• _Records for this task_
#####

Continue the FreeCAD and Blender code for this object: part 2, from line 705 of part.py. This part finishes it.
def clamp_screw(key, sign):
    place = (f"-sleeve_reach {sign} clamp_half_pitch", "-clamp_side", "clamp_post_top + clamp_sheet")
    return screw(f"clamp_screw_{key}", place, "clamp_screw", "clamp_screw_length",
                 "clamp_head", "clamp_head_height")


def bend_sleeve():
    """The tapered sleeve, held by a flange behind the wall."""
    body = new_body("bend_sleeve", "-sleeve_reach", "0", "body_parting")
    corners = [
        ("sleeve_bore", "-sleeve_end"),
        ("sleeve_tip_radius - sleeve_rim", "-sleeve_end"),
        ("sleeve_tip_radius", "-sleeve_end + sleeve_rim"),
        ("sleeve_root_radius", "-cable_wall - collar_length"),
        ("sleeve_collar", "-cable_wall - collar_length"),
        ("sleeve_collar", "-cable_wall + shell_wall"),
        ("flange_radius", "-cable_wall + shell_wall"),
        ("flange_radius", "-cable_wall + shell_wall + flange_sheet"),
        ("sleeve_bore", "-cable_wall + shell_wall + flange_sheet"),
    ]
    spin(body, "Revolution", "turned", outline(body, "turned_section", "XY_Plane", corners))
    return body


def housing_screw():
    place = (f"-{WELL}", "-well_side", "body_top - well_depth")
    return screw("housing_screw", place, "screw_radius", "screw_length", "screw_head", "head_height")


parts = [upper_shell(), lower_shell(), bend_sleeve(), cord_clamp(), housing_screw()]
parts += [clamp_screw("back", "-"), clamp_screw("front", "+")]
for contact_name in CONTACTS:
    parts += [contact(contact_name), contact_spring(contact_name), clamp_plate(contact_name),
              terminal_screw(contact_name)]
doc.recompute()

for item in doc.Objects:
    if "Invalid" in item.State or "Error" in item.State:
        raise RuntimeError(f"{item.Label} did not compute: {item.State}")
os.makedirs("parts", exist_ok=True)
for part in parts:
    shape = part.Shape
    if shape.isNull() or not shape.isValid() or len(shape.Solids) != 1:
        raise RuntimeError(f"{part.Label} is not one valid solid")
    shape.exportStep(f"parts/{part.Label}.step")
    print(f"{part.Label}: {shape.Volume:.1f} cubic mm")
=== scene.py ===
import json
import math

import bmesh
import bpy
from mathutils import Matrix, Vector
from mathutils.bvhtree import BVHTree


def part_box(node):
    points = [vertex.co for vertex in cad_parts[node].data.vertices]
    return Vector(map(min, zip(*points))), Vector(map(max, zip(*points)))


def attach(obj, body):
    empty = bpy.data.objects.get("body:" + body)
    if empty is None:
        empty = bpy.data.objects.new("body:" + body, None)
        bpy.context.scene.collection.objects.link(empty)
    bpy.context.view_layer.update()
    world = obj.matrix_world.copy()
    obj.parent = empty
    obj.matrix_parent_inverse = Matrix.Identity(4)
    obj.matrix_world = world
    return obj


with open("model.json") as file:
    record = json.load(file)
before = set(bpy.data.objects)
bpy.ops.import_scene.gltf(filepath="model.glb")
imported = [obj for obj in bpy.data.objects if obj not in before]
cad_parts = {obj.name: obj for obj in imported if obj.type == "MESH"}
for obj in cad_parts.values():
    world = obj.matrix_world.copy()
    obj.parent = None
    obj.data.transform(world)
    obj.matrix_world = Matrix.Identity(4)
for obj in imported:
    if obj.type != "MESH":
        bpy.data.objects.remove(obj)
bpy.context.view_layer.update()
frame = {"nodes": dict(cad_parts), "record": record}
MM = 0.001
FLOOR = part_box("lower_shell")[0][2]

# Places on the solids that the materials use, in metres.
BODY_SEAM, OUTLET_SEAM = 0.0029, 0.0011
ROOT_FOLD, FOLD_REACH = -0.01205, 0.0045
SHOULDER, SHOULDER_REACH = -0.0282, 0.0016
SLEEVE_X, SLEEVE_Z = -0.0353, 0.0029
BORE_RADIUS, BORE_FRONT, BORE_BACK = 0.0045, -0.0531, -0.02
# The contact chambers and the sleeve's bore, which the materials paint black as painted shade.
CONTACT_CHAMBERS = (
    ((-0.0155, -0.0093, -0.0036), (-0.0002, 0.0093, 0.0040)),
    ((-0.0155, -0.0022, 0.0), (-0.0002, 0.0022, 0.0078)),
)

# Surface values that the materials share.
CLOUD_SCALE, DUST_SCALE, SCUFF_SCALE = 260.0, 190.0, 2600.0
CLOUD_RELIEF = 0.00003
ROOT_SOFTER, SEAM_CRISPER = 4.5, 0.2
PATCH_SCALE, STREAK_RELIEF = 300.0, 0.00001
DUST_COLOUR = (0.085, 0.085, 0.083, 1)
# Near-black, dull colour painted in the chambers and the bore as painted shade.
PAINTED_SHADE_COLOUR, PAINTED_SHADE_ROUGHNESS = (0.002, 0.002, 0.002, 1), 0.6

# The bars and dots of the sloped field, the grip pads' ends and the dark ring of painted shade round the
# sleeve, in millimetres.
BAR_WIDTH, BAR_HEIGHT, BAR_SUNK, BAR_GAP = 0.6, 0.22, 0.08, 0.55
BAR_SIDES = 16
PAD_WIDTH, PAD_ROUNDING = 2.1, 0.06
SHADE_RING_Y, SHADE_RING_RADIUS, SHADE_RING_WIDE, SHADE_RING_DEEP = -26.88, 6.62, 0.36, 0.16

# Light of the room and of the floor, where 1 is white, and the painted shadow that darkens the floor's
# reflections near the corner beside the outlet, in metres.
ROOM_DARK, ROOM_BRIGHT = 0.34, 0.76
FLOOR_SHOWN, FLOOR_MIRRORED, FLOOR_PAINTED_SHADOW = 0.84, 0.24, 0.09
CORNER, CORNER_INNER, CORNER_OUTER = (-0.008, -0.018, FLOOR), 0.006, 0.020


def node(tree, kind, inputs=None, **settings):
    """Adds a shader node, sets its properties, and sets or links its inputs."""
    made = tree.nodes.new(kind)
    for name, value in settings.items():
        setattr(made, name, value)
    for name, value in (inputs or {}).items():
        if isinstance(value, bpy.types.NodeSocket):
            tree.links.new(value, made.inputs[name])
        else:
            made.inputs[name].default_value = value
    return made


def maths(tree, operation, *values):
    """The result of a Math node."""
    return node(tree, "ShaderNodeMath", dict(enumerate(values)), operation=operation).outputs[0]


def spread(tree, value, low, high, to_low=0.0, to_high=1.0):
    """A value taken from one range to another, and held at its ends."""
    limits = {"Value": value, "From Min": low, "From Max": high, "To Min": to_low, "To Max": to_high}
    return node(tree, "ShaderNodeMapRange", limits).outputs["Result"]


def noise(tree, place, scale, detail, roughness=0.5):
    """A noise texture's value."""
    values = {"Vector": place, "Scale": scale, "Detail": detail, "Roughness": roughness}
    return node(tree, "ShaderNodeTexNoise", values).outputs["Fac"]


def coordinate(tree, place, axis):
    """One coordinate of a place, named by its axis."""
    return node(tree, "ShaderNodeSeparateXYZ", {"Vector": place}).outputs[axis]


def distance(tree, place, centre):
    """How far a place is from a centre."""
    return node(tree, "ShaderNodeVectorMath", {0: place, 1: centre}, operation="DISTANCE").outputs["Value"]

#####

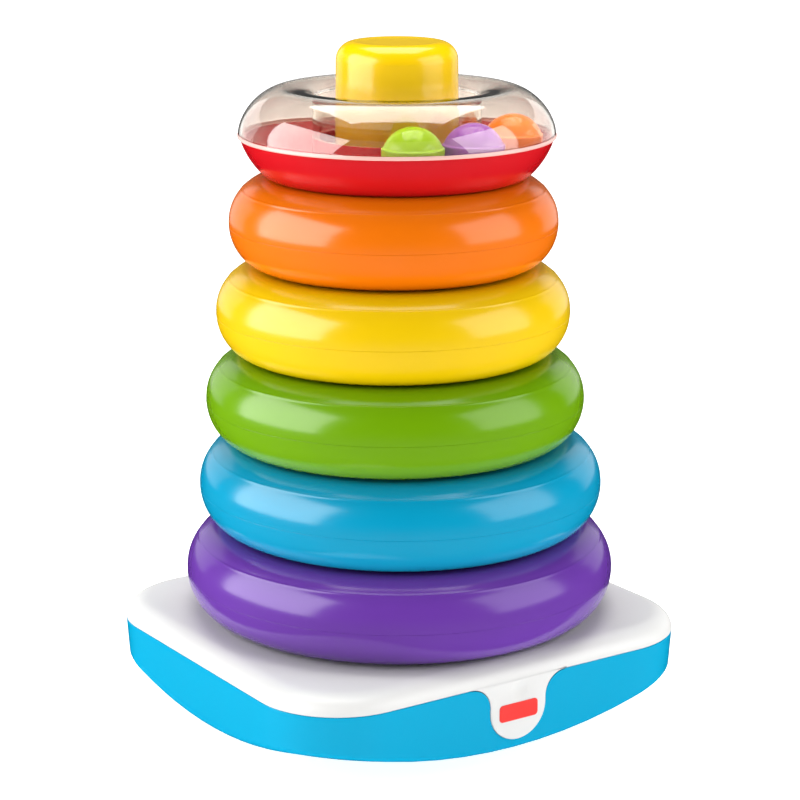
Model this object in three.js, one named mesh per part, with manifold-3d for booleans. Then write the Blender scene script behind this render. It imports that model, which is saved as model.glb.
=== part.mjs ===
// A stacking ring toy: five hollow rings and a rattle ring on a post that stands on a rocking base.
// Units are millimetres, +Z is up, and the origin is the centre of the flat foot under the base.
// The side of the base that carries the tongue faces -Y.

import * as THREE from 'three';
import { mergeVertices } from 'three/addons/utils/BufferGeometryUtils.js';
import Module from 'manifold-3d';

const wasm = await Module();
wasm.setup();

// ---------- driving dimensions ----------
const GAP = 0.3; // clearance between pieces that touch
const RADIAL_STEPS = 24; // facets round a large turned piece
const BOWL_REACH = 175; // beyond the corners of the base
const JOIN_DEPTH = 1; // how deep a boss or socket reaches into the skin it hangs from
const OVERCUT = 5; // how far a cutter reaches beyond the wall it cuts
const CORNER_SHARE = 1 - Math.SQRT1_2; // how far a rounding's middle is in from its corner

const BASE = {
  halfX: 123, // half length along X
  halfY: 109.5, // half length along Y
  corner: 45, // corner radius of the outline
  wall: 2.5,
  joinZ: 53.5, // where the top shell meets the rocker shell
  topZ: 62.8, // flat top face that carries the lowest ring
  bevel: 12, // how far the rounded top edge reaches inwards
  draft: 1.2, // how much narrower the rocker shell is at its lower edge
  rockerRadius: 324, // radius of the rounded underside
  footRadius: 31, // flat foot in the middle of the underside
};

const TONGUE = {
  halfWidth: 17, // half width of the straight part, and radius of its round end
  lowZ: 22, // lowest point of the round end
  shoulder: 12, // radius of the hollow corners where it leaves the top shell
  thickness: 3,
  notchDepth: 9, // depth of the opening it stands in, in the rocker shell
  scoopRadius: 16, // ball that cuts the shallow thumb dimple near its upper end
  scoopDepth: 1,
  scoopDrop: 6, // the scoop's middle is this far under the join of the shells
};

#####

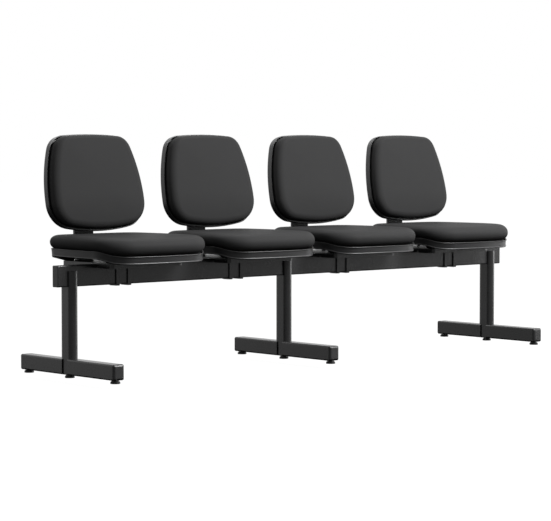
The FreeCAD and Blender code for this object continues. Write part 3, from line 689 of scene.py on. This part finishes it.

#####

• _Given exercise_
Only the lines from the one with "Model this object" up to the one with "wasm.setup();" should be repeated, both included, exactly as they appear.

• _Exercise result_
Model this object in three.js, one named mesh per part, with manifold-3d for booleans. Then write the Blender scene script behind this render. It imports that model, which is saved as model.glb.
=== part.mjs ===
// A stacking ring toy: five hollow rings and a rattle ring on a post that stands on a rocking base.
// Units are millimetres, +Z is up, and the origin is the centre of the flat foot under the base.
// The side of the base that carries the tongue faces -Y.

import * as THREE from 'three';
import { mergeVertices } from 'three/addons/utils/BufferGeometryUtils.js';
import Module from 'manifold-3d';

const wasm = await Module();
wasm.setup();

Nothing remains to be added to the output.